Our AI privacy toolkit implements a practical solution for anonymizing ML models that is completely agnostic to the type of model trained. It’s based on applying what’s known as k-anonymity to the training data and then training the model on the anonymized dataset to yield an anonymized model. The idea behind k-anonymity is to group together a certain number “k“ (or more) samples and generalize them in a way that makes them indistinguishable.
Past attempts at training ML models on anonymized data have resulted in very poor accuracy. However, our anonymization method is guided by the specific ML model that will be trained on the data. We use the knowledge encoded within the model to produce an anonymization that is highly tailored to the model. We call this method model-guided, or accuracy-guided anonymization. This approach outperforms non-tailored anonymization techniques in terms of the achieved utility, as demonstrated in our 2022 paper
A recent trend in protecting the privacy of ML models involves using synthetic datasets for training, instead of the original dataset containing sensitive information. The datasets used for this purpose typically share some desired characteristics with the original data. This is achieved through a variety of approaches, ranging from completely rule-based systems, through statistical-query based methods, to generative machine learning models. However, simply generating a synthetic dataset does not guarantee privacy, as the new dataset may still leak sensitive information about the original data.
To address that issue, researchers have come up with methods for generating differentially private synthetic data, a solution that provides strong formal privacy assurances. At the same time, this produces a synthetic data set that “looks like” the real data from the perspective of an analyst. This approach resides completely outside the training phase and may therefore be easier to use in practice than methods that require replacing the training algorithm. Potentially, the same synthetic dataset could even be used for several downstream tasks or models, making this an even more appealing direction.
When using synthetic data for training, it may be beneficial to be able to assess the privacy risk posed by the synthetic dataset. This is true regardless of whether differential privacy was applied to the data generation process, and may also aid in finding the best privacy-utility tradeoff.

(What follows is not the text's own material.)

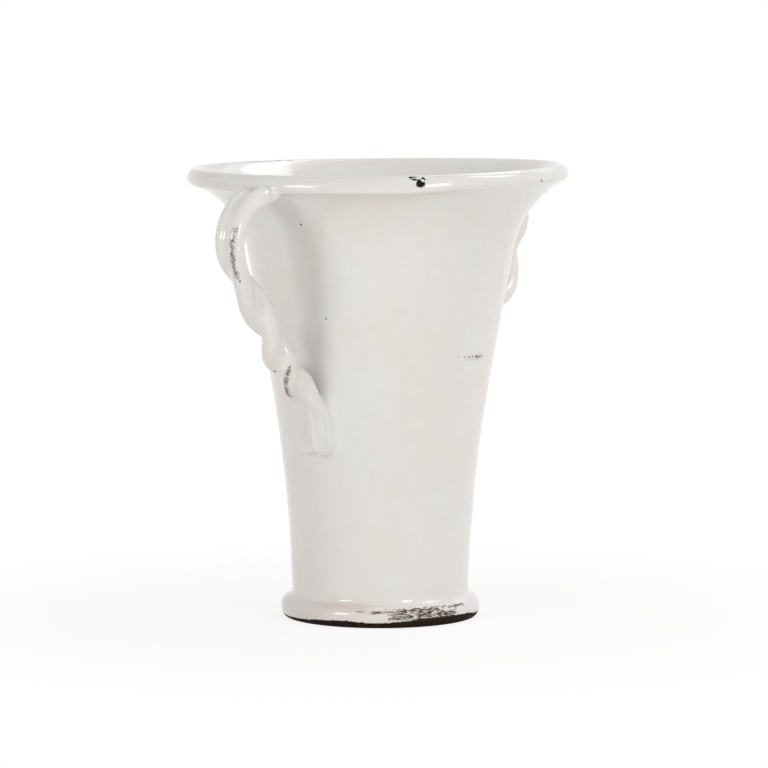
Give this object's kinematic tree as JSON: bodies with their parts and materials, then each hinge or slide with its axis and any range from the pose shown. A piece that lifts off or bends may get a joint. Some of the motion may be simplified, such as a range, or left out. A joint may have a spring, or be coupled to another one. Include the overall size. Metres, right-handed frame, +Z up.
{
  "type": "ceramic vase",
  "caption": "Tall thrown vase with a flared mouth, a rolled lip, a beaded foot and twisted rope handles, in white glaze over dark clay.",
  "frame": {"origin": "centre of the flat underside, on the axis of the thrown body", "axes": "+Z up along the body's axis, +X out through one handle and -X out through the other, +Y across the handles"},
  "size_m": [0.3286, 0.2568, 0.304],
  "materials": {
    "glaze": "gloss"
  },
  "bodies": {
    "root": {"vase": "glaze"}
  },
  "joints": []
}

The latest release of the ai-privacy-toolkit includes a new module for dataset risk assessment.
Dataset risk assessment methods typically fall into one of two categories: The first includes methods that assess the generated dataset itself, regardless of how it was created. This assessment is based on looking at similarities between the generated dataset and the original dataset, often comparing that to the similarities between the generated dataset and another, holdout dataset (taken from the same distribution). The more similar the generated dataset is to the original dataset versus the holdout dataset, the higher the privacy risk.
The second category of methods assess the data generation model or algorithm itself, trying to determine the probability of it generating samples that are "too similar" to the original dataset. This type of method can be used to compare between different data generation techniques, or between different privacy parameters applied to the same technique (for example different values of ε when DP is applied).
Our new module includes two assessment methods from the first category (assessing the dataset directly). These are based on adaptations of a few recently published research papers.
The first method is based on the paper, "GAN-Leaks: A Taxonomy of Membership Inference Attacks against Generative Models”. It employs a black-box membership inference attack (MIA) against generative adversarial networks (GANs) using reconstruction distances. It measures the distances between each member (from the training set) and their nearest neighbor in the synthetic dataset, and the same for non-members (from the holdout set). The probability of a synthetic record being closer to each cohort is estimated and the area under the receiver operating characteristic curve (AUC ROC) gives the privacy risk score.
Another method is based on the papers, "Data Synthesis based on Generative Adversarial Networks," and "Holdout-Based Fidelity and Privacy Assessment of Mixed-Type Synthetic Data" . It measures the distance between each synthetic data record and their nearest neighbor from the training and holdout datasets. The privacy risk score is the share of synthetic records closer to the training set.
Both assessment methods assume access to synthetic records, to the original dataset from which the synthetic data was generated, and to a holdout dataset that was derived from the same distribution but not used for generating the synthetic data. Without this holdout dataset, according to van Breugel et al. , it is not possible to determine whether a local density peak corresponds to an overfitted example or to a genuine peak in the real distribution.
These assessment methods may also be used to assess the privacy leakage of anonymized datasets, as long as the new data shares the same domain and distribution as the original data, as is the case for example when employing the anonymization module of the ai-privacy-toolkit.
Other related technologies may be added to the toolkit in the future, such as support for the “right to erasure” or “right to be forgotten” for ML models — also known as “machine unlearning.” We are also currently looking into extending this work to foundation models, specifically large language models.
The open-source ai-privacy-toolkit is designed to help organizations build more trustworthy AI solutions, with tools that protect privacy and help ensure the compliance of AI models. As AI regulations mature and case-laws around their violations become available, we foresee that many more organizations will implement and embed such tools and processes in their AI infrastructure.
The toolkit has been and continues to be developed in collaboration with and supported by several projects funded by the European Union’s Horizon 2020 research and innovation program, namely iToBoS, CyberKit4SME and NEMECYS.